Issues Specific to Rest Breaks

WAC 296-126-092 requires employers to provide a 10-minute paid rest break to non-exempt employees for every four hours of work, which should be scheduled as near as possible to the midpoint of the four-hour work period. In addition, non-exempt employees cannot be required to work more than three hours without a paid rest break. Because of this latter requirement, relatively modest periods of extra time worked at the end of an eight-hour shift, or a lengthy period between an employee’s meal break and rest break, can trigger an obligation to provide an additional 10-minute paid rest break.

Where the nature of the work allows employees to take intermittent rest breaks, scheduled rest breaks are not required. Intermittent breaks are intervals of short duration where employees are allowed to relax or engage in personal activities. L&I has stated that a series of 10 one-minute breaks is not sufficient, and when the nature of the work is continuous, such as on a production line, intermittent rest periods are not permitted.5

Unlike meal breaks, rest breaks cannot be waived.6

Merely requiring employees to remain on the premises or on call during a rest break does not trigger an additional payment obligation. If an employee is called to duty during the rest break, he or she must receive the remaining break time intermittently within the four-hour work period.7

Damages Resulting from Missed Breaks

In Pellino, armored truck drivers and guards were “constantly engaged in work activities” during their paid, on-duty meal periods. As a result, even though the employer had already paid for the time worked, the court found a violation and ordered the employer to pay again as the remedy for the missed meal periods. By contrast, an earlier state appellate court decision, Iverson v. Snohomish County, 117 Wn. App. 618, 72 P.3d 772 (2003), held that an employee who performed work duties for up to 10% of the time during paid meal periods was not entitled to additional pay. In light of Pellino and L&I’s guidance, the best practice is for employers to ensure that employees with paid meal breaks continue their meal time after any interruptions so they receive 30 total minutes of meal time. For employees with unpaid meal breaks, they should receive 30 consecutive minutes of uninterrupted meal time.

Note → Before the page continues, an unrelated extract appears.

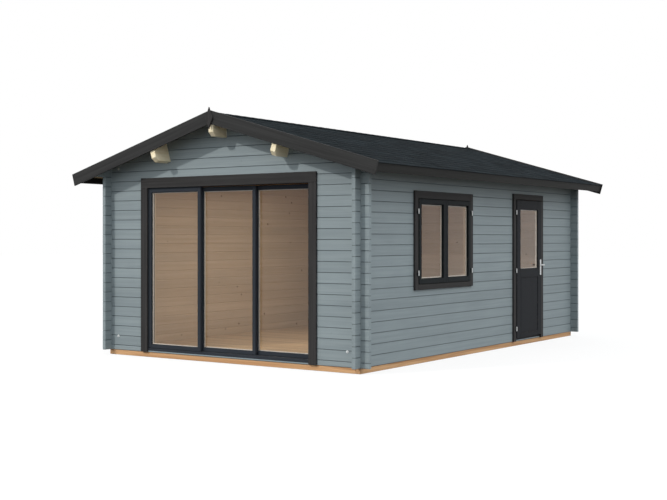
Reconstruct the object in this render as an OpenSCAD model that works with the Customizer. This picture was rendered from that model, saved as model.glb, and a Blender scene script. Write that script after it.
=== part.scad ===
// Log garden house with a gable front, for reuse as an assembly.
// Millimetres, Z up, ground at z = 0, front gable towards -Y, ridge along Y.
// Heights in the sizes below start at the underside of the walls.

/* [Log walls] */
// outer width across the gable front
wall_w = 3600; // [3400:10:4400]
// outer length along the ridge
wall_l = 5500; // [5200:10:6500]
// thickness of a wall log
wall_t = 44; // [40:1:50]
// height of one log course
log_h = 114; // [112:1:120]
// full courses in a side wall
courses = 19; // [19:1:21]
// length of a log end past the corner
log_end = 100; // [60:5:150]
// width of the groove between two courses
groove_w = 10; // [6:1:14]
// depth of the groove between two courses
groove_d = 5; // [2:0.5:8]

/* [Base and floor] */
// height of the base beams
base_h = 60; // [45:1:90]
// width of a base beam
base_beam_w = 58; // [52:1:90]
// inset of the base beams from the wall faces
base_inset = 10; // [0:1:12]
// number of floor joists
joists = 5; // [3:1:8]
// width of a floor joist
joist_w = 45; // [35:1:70]
// thickness of the floor boards
floor_t = 26; // [18:1:30]
// gap between the floor boards and the walls
floor_gap = 5; // [2:1:8]

/* [Roof] */
// slope of the roof in degrees
roof_pitch = 16.3; // [14:0.1:20]
// thickness of the roof boards
roof_board_t = 19; // [16:1:25]
// thickness of the roof covering
roofing_t = 5; // [4:1:12]
// reach of the roof past the side walls
eave_over = 361; // [250:1:450]
// reach of the roof past the gable walls
gable_over = 250; // [180:1:320]
// width of a barge board
barge_w = 143; // [110:1:170]
// rise of the barge boards over the roof covering
barge_rise = 16; // [0:1:25]
// thickness of a barge board
barge_t = 19; // [16:1:25]
// width of an eaves fascia
fascia_w = 91; // [80:1:120]
// thickness of an eaves fascia
fascia_t = 18; // [15:1:22]
// reach of the roof covering past the eaves fascia
drip = 13; // [6:1:20]
// width of the ridge cap on each slope
cap_w = 120; // [90:1:160]
// thickness of the ridge cap
cap_t = 3; // [3:0.5:6]
// width of a finial
finial_w = 110; // [90:1:180]
// height of a finial
finial_h = 241; // [200:1:280]
// thickness of a finial
finial_t = 18; // [12:1:25]
// width of a finial halfway to its tips
finial_waist = 46; // [30:1:60]
// height of a finial's middle under the roof ridge
finial_drop = 68; // [60:1:100]

/* [Purlins] */
// width of a purlin
purlin_w = 66; // [50:1:90]
// height of a purlin
purlin_h = 231; // [180:1:260]
// distance of a side purlin from the ridge
purlin_out = 900; // [800:5:1100]
// chamfer under the end of a purlin
purlin_chamfer = 45; // [20:1:60]

/* [Sliding door] */
// clear width of the frame
patio_w = 2310; // [2100:10:2400]
// whole courses up to the half course over the opening
patio_courses = 17; // [17:1:18]
// height of the log left under a door
strip_h = 15; // [10:1:18]
// width of a jamb
patio_jamb_w = 40; // [30:1:50]
// height of the head
patio_head_h = 84; // [60:1:100]
// depth of the frame
patio_frame_d = 130; // [126:1:140]
// height of the sill
patio_sill_h = 30; // [20:1:40]
// height of a running rail on the sill
rail_h = 5; // [5:0.5:7]
// width of a running rail
rail_w = 6; // [4:1:10]
// distance from one track to the next
track_step = 42; // [41:0.5:43]
// thickness of a panel
panel_t = 35; // [30:1:36]
// overlap of two neighbouring panels
panel_lap = 45; // [40:1:55]
// width of a panel stile
panel_stile = 45; // [38:1:55]
// height of a panel's top rail
panel_top = 45; // [35:1:60]
// height of a panel's bottom rail
panel_bottom = 40; // [30:1:70]
// thickness of a glass pane
glass_t = 8; // [6:1:10]
// overlap of the side trims on the wall
patio_side_lap = 59; // [45:1:75]
// overlap of the top trim on the wall
patio_top_lap = 30; // [20:1:40]
// thickness of the trims on the gable wall
patio_trim_t = 20; // [16:1:25]

/* [Window] */
// middle of the window along the wall
window_y = -1011; // [-1100:1:-950]
// width of the opening
window_w = 1306; // [1250:2:1350]
// courses under the window
window_low_courses = 7; // [7:1:8]
// courses up to the top of the window
window_high_courses = 16; // [16:1:16]
// overlap of the side trims on the wall
window_side_lap = 29; // [25:1:35]
// overlap of the top trim on the wall
window_top_lap = 25; // [20:1:32]
// overlap of the bottom trim on the wall
window_low_lap = 42; // [30:1:50]
// thickness of the trims
window_trim_t = 25; // [22:1:26]
// gap between the trims and the sashes
window_trim_gap = 5; // [3:1:8]
// width of a frame post
window_post_w = 44; // [36:1:50]
// height of the frame's head
window_head_h = 61; // [40:1:70]
// height of the frame's sill
window_sill_h = 23; // [20:1:40]
// depth of the frame
window_frame_d = 70; // [60:1:80]
// width of a sash stile
sash_stile = 52; // [44:1:60]
// height of a sash rail
sash_rail = 54; // [46:1:64]
// depth of the glass behind the face of a sash
sash_glass_in = 25; // [16:1:30]
// thickness of a sash
sash_t = 45; // [38:1:50]
// reach of a sash past the wall face
sash_proud = 33; // [28:1:36]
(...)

According to an earlier Washington Supreme Court decision, Wingert v. Yellow Freight Sys., Inc., 146 Wn.2d 841, 50 P.3d 256 (2002), employees are entitled to damages for missed rest breaks even when they have been paid for all hours worked. Otherwise, according to the court, the employer receives 10 extra minutes of labor for free. In Washington State Nurses Ass’n v. Sacred Heart Med. Ctr., 175 Wn.2d 822, 287 P.3d 516 (2012), the Washington Supreme Court announced that employers must pay for missed rest breaks as additional time worked. If the additional work time is overtime (i.e., it pushes the employee beyond 40 hours for the week, or the employee has already worked more than 40 hours in the week), the missed rest breaks must be compensated at the overtime rate. The appellate courts have not yet directly addressed whether these principles extend to meal breaks.

In light of these obligations, employers in Washington may wish to consider instituting automatic payment to employees for missed breaks. This could be done by requiring employees to report missed and shortened breaks using electronic timekeeping systems or a separate missed breaks form. The employer would then provide payment at rates designed to preempt litigation. While many aspects of the calculation of damages for missed breaks are not yet resolved in Washington, the following would mirror amounts a plaintiff would be likely to claim as back pay:

  • If an employee receiving unpaid meal periods receives an interrupted, shortened, or completely missed meal break, credit the employee for the time worked, plus an additional 30 minutes. This includes paying at the normal hourly rate (not minimum wage), and paying any associated overtime pay that results from counting this extra time toward hours worked for the week.
  • If an employee receiving paid on-duty meal periods is not able to effectively eat a meal while on duty, credit the employee for the time worked (including the paid meal period), plus an additional 30 minutes. As in the first example, this includes paying at the normal hourly rate (not minimum wage), and paying any associated overtime pay that results from counting this extra time toward hours worked for the week.
  • If an employee receives a shortened or completely missed rest break that results in the employee receiving a total of less than 10 minutes of rest break time, credit the employee for an additional 10 minutes (in addition to the usual 10-minute payment for the rest break). This includes paying at the normal hourly rate (not minimum wage), and paying any associated overtime pay that results from counting this extra time toward hours worked for the week.

Paying for Rest Breaks for Piece-Rate Workers

An additional wrinkle applicable to the rest breaks requirement applies to piece-rate workers. The Washington Supreme Court held in Demetrio v. Sakuma Brothers Farms, Inc., 183 Wn.2d 649, 355 P.3d 258 (2015), that agricultural employers must provide separate payment for rest breaks to piece-rate workers at a special “regular rate.”8 The hourly payment rate for rest breaks in this situation is calculated by taking the total piece rate earnings and dividing them by hours worked, not including rest break time. If the calculated “regular rate” is less than minimum wage, the minimum wage must be paid instead. L&I’s Administrative Policy ES.C.6.2 (August 11, 2016), provides examples of how to calculate this “regular rate” and takes the position that non-discretionary bonuses must be included in the calculation.

Two federal district courts, Mendis v. Schneider National Carriers Inc., 2016 U.S. Dist. LEXIS 156695 (W.D. Wash. Nov. 10, 2016), and Helde v. Knight Transportation Inc., 2016 U.S. Dist. LEXIS 56162 (W.D. Wash. Apr. 26, 2016), have extended the Demetrio ruling to non-agricultural piece-rate workers.